As many businesses know a key priority is to communicate with staff the importance of a health and safety policy. Staff should be made aware of the responsibilities they have to look after themselves at work, and be properly trained in any systems in place. Keeping staff informed, up-to-date and trained is a key way to keep them safe and keep the business within the legislation it must adhere too.

In addition, it is also important that any business does not fall below the standard that is reasonably acceptable for its industry, and any specific requirements that go along with operating in that sector. Be it a healthcare provider or a housing association, any business must make sure that its policies and systems are up to a standard in line with its industry as a whole.

Sometimes we can forget that it is not just businesses that operate in what are perceived as more dangerous sectors that must regularly review their health and safety policy. It is important to remember that anyone from engineers and social workers to professionals attending meetings alone need to be protected.

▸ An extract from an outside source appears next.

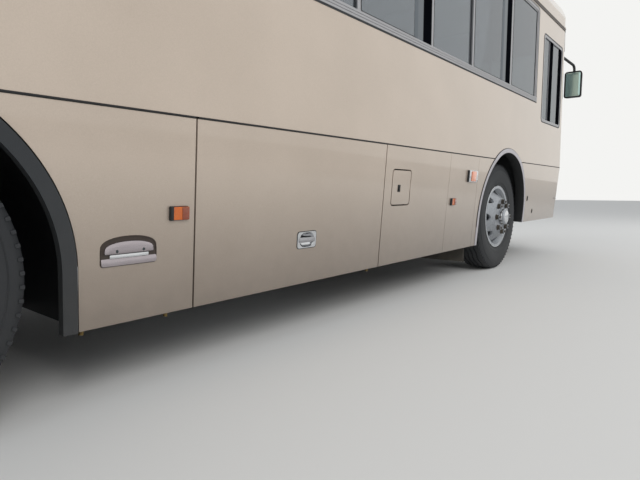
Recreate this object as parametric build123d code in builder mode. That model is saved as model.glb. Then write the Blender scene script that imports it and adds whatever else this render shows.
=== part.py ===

The Corporate Manslaughter Act has undoubtedly bought health and safety to the forefront of many organisations minds, however it should only be considered as one of the many guidelines put in place to protect workers. Whether employees are based in the traditional office, or some of the growing breed of flexible, agile or lone workers, organisations across all industries need to fulfil their obligations. Keeping in line with health and safety legislation will not only protect an organisation, but most importantly, keep its workers safe.